I have this suit coat



and the matching pants.

I purchased it from one of the CT stores in Manhattan during a trip there in late September. I purchased it because it fit me perfectly without alteration. I needed only to have the trousers hemmed. (They come unhemmed.)

In my opinion, it is a lower quality garment than my H-F Madisons, H-F Ltd's, and BB Fitzgerald. The fabric does not seem as soft as those other suits. In my opinion, CT seems to be the Jos. A. Bank of the UK. They are always having a sale, and their stuff doesn't seem to be quite as good as the competition. 

(Full disclosure: I own JAB items, including a few suits. I am quite happy with them for the money I paid. But, I do not consider any of the JAB items I own to be "best in class". And, I think the MSRPs of their products are laughable.)

But, as I said, it fit me perfectly, so I was able to overlook some of its shortcomings. It is more "fitted" than American suits. And, as a tall (6"0"), thin (145 lbs) man, that works out well for me.

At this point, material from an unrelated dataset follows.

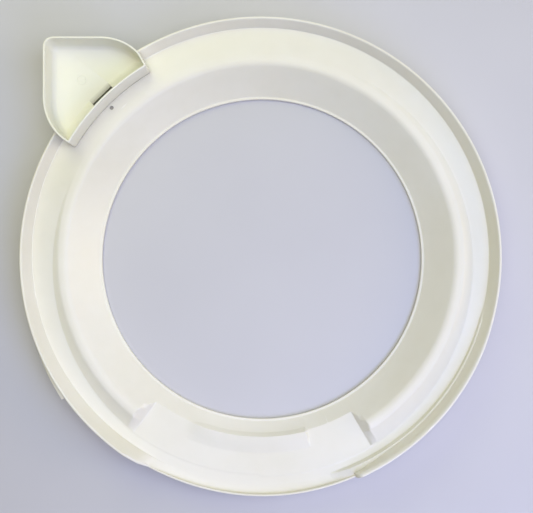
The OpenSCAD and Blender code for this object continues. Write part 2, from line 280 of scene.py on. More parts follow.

Leighton is correct. With the working button holes, sleeve length fit is very important. Fortunately, they have a very good return policy. Since it is a sale item, you have 14 days following receipt to return your purchase for any reason. It should come with a pre-paid return shipping label.


----------



## Mr_David (Jun 14, 2009)

Leighton said:


> Wow, that is incredibly inexpensive for a three piece suit with canvas construction.


Just to clarify, that's just for the jacket. CT sells their suits in separates; the waistcoat and trousers carry their own price tag.

I have several of these, and they seem to be good daily wear suits - certainly nothing over the top. The floating canvas chestpieces are well constructed. IMO, these are certainly a notch up from the typical fused department store suits you would find in a similar price range.

I prefer their Italian wool travel suits over these. There is a big jump in quality and construction between the two.


----------



## Preu Pummel (Feb 5, 2008)

I purchased an entire 3 piece suit from them back before summer.

Good stuff for £200, but at full prices I would not consider it. Luckily the fit was great and I used their online measurements to figure out what I needed and if it worked. What they advertised is exactly what I got and it fits well.

A lot of posters have slagged CT suits, but mine was a win. It didn't have any odd incongruities with construction. Mine isn't full canvas. It's the charcoal herringbone suit with working cuffs.


----------



## Jake1990 (Jan 5, 2009)

Thank you for your comments, it is currently in the post.


----------



## Marcellionheart (Mar 10, 2010)

Sorry to bump this thread, but I was looking at this exact same suit today and was pondering buying it (with a waist coat). How do you find the suit? Moreover, I'm 5'10" and am slightly nervous about the working cuff and the sleeve length. 

Cheers,

--Marcel


----------



## Jake1990 (Jan 5, 2009)

I also got the three piece. It's a good suit. Worth the money I paid, but don't pay full price! Can't offer any insights on the sleeve if it's not the right length. Fits me perfectly.


----------



## KRMaley (Mar 28, 2010)

I agree, they do seem like the UK version of JAB. I have never seen something on there sell for MFRP. Perhaps i only look during sales but it seems to good to be true. Their stuff does look good though, some of the shirts look great...

Any word on their shirts?

KM


----------



## Jake1990 (Jan 5, 2009)

Shirts are good. I'll shortly be taking advantage of the current sale. The classic fit ones are massive on me, but I find this with most places.


----------